- _WRITTEN INSTRUCTION_: Begin at the first line below and copy each line exactly, ending with the line where "corner_r = 1.4; // [1:0.1:2.5]" appears.

━━━━━━━━━━━━━━━━

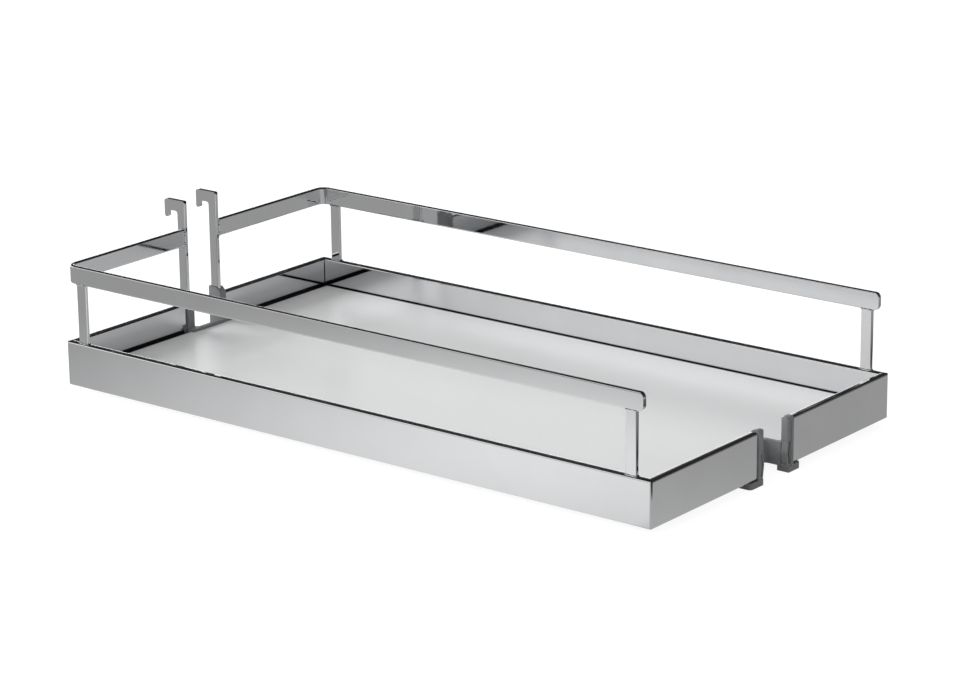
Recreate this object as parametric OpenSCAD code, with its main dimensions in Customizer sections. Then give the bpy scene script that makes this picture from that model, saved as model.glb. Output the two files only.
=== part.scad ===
// Hang-in shelf tray of a pull-out larder: chromed flat-tube walls with a gallery rail,
// two rear hooks, a coated floor board and two moulded clips that grip the larder's uprights.
// +X runs from the hooks to the spring clip, +Y to the tray's right side, +Z up.
// The origin is under the middle of the whole part, on the surface that its feet stand on.

/* [Walls] */
// Length of the tray over its end walls
tray_l = 467; // [300:1:600]
// Width of the tray over its side walls
tray_w = 256; // [180:1:400]
// Height of the flat wall tube
wall_h = 30; // [25:0.5:40]
// Thickness of the flat wall tube
wall_t = 4.5; // [4.2:0.1:6]
// Radius of the wall tube's rounded edges
wall_r = 1.5; // [1.3:0.1:1.9]
// Thickness of the tube's steel
tube_gauge = 1; // [0.6:0.1:1.2]
// Radius of the ground outer corners
corner_r = 1.4; // [1:0.1:2.5]

/* [Gallery rail] */
// Height of the rail's top edge over the walls' lower edge
rail_top = 81.5; // [65:0.5:120]
// Height of the flat rail bar
rail_h = 12; // [8:0.5:16]
// Thickness of the flat rail bar
rail_t = 3; // [2.2:0.1:4]
// Radius of the rail bar's rounded edges
rail_r = 1; // [0.4:0.1:1]
// Outer radius of the rail's rear bend
rail_bend_r = 8; // [6:0.5:14]
// Radius of the rounded corners at the rail's free end
rail_end_r = 4; // [2:0.5:5]
// Distance of the rail's free end from the tray's front face
rail_inset = 6.4; // [2:0.1:10]

/* [Posts] */
// Width of a post along the tray
post_w = 8.2; // [5:0.1:12]
// Thickness of a post
post_t = 2.5; // [2:0.1:3.5]
// Radius of the posts' rounded edges
post_r = 0.9; // [0.3:0.1:0.95]
// Distance of the rear posts from the tray's rear face
rear_post_inset = 10.2; // [9.5:0.1:30]
// Distance of the front posts from the tray's front face
front_post_inset = 11; // [11:0.1:30]

/* [Hooks] */
// Clear width between the two hook uprights
hook_gap = 27.8; // [27.4:0.1:29]
// Thickness of a hook plate
hook_t = 3; // [2:0.1:4]
// Depth of a hook's shank
shank_d = 6.4; // [4:0.1:7]
// Height of the hooks' top over the walls' lower edge
hook_top = 100.5; // [90:0.5:140]
// Width of the throat that drops over the larder's bar
throat_w = 8.5; // [5:0.1:9]
// Width of the hook's down-turned tip
tip_w = 3; // [2.6:0.1:7]
// Height of the plate over the throat
head_h = 7.5; // [6:0.1:9]
// Drop of the tip below the throat
tip_drop = 5; // [3.2:0.1:8]
// Radius of the shank's upright edges on the inner side of the tray
hook_edge_r = 0.8; // [0.3:0.1:0.95]
// Radius of the hook's outer and throat corners
hook_r = 1.8; // [0.8:0.1:2.2]
// Height of the shank's foot over the walls' lower edge
shank_foot = 5.5; // [2:0.5:10]

/* [Board] */
// Thickness of the floor board
board_t = 6; // [5:0.5:7]
// Height of the board's top over the walls' lower edge
board_top = 11; // [10.5:0.1:12.5]
// Gap between the board and the side walls
board_side_gap = 1.5; // [0.5:0.1:3]
// Gap between the board and the end walls
board_end_gap = 3; // [2:0.1:5]

/* [Struts] */
// Width of a flat cross strut under the board
strut_w = 18; // [12:1:25]
// Thickness of a cross strut
strut_t = 2; // [1.5:0.1:2.4]
// Distance of the outer struts from the tray's end faces
strut_inset = 70; // [55:1:90]

/* [Clips] */
// Clear width of the clips' channels, for a 25 mm upright
channel_w = 25.6; // [25.1:0.1:26]
// Depth of the front clip's channel from the tray's front face
front_depth = 16; // [14:0.5:22]
// Depth of the rear clip's channel from the tray's rear face
rear_depth = 8.4; // [7.5:0.1:12]
// Thickness of the clips' side arms and cross web
web_t = 2.5; // [2:0.1:3.5]
// Height of the front clip's rim over the board
rim_h = 3.2; // [2:0.1:4]
// Height of the rear clip's rim over the board
rear_rim_h = 2.2; // [1.5:0.1:4]
// Radius of the rear rim's corners
rim_r = 3.5; // [1:0.1:4]
// Drop of the arms below the walls' lower edge
arm_drop = 0.7; // [0.6:0.1:1.5]
// Radius of the channel's inner corners
channel_r = 2.5; // [1:0.1:4]
// Width of a front cap, from the channel to the tube's cut end
cap_w = 6; // [5.6:0.1:8]
// How far a cap's pad stands proud of the tube
cap_proud = 0.4; // [0.2:0.1:0.5]
// How far a cap's flange stands proud of the tube
flange_proud = 0.8; // [0.6:0.1:1.2]
// Width of a cap's flange beside the tube's cut end
flange_w = 2.4; // [1.5:0.1:2.6]
// Radius of the caps' upright edges
cap_r = 1.2; // [0.6:0.1:1.6]
// Length of a cap's plug inside the tube
plug_l = 10; // [6:0.5:16]
// Clearance of the plastic round the steel
clip_fit = 0.15; // [0.1:0.01:0.3]
// Height of the feet below the walls' lower edge
foot_h = 4.4; // [3:0.1:9]
// Depth of a foot along the tray
foot_d = 8.4; // [7:0.1:9]
// Set-back of a foot's inner face from the channel
foot_setback = 1; // [0.2:0.1:1.2]
// Length of a foot across the tray
foot_l = 13.2; // [9:0.1:20]
// Radius of a foot's outer corner
foot_r = 2.6; // [1:0.1:5]
// Gap between a foot and the tube over it
foot_gap = 0.5; // [0.2:0.1:0.5]

/* [Spring leaves] */
// Height of a leaf's lower root over the walls' lower edge
leaf_low = 1; // [0.5:0.1:3]
// Height of a leaf's upper root over the walls' lower edge
leaf_top = 15.2; // [14:0.1:18]
// Thickness of a leaf
leaf_t = 1.4; // [1.2:0.1:1.8]
// How far a leaf's crest stands into the channel
leaf_crest = 0.6; // [0.3:0.1:0.8]
// Bow of a leaf between its roots
leaf_bow = 0.95; // [0.7:0.05:1.2]
// Width of the slit behind a leaf
slit_w = 1.3; // [1.1:0.1:1.5]
// Running clearance at the ends and the edges of a leaf
leaf_play = 0.1; // [0.05:0.01:0.2]
// Gap between a leaf's rear edge and the cap's shoulder
leaf_rear_gap = 0.5; // [0.2:0.1:0.8]

/* [Rear collars] */
// How far a collar reaches behind the tray's rear face
collar_back = 4.8; // [3.6:0.1:7]
// Thickness of a collar on the wall's inner side
collar_skin = 1.4; // [1:0.1:2.2]
// Width of a collar across the tray
collar_w = 6.1; // [5.8:0.1:9]
// Height of the collars over the walls' upper edge
collar_rise = 3.8; // [2:0.1:8]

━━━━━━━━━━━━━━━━

- _SOLVED EXERCISE_:
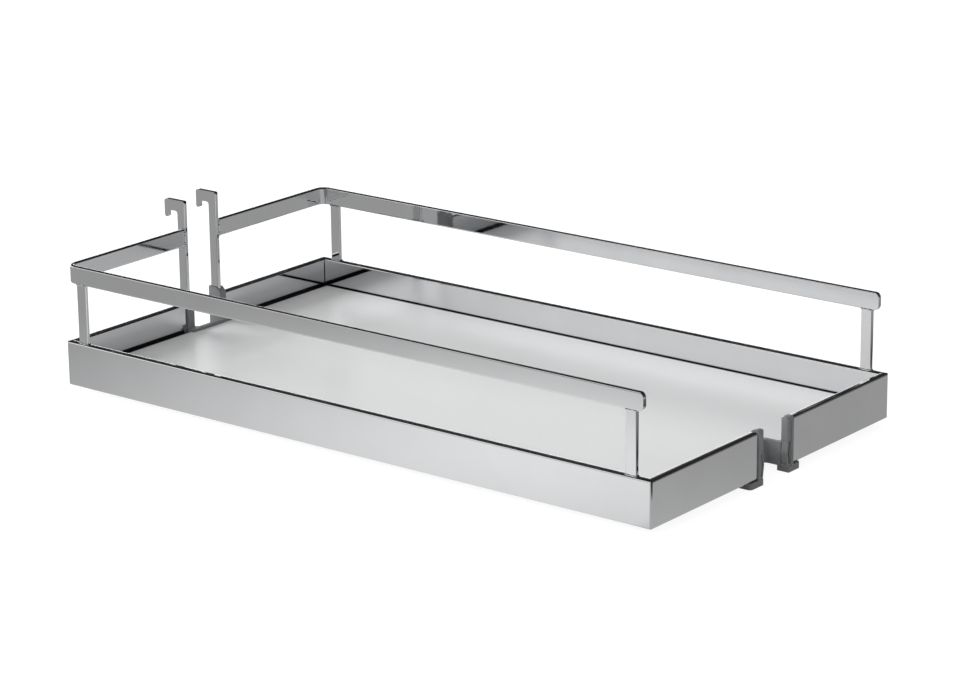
Recreate this object as parametric OpenSCAD code, with its main dimensions in Customizer sections. Then give the bpy scene script that makes this picture from that model, saved as model.glb. Output the two files only.
=== part.scad ===
// Hang-in shelf tray of a pull-out larder: chromed flat-tube walls with a gallery rail,
// two rear hooks, a coated floor board and two moulded clips that grip the larder's uprights.
// +X runs from the hooks to the spring clip, +Y to the tray's right side, +Z up.
// The origin is under the middle of the whole part, on the surface that its feet stand on.

/* [Walls] */
// Length of the tray over its end walls
tray_l = 467; // [300:1:600]
// Width of the tray over its side walls
tray_w = 256; // [180:1:400]
// Height of the flat wall tube
wall_h = 30; // [25:0.5:40]
// Thickness of the flat wall tube
wall_t = 4.5; // [4.2:0.1:6]
// Radius of the wall tube's rounded edges
wall_r = 1.5; // [1.3:0.1:1.9]
// Thickness of the tube's steel
tube_gauge = 1; // [0.6:0.1:1.2]
// Radius of the ground outer corners
corner_r = 1.4; // [1:0.1:2.5]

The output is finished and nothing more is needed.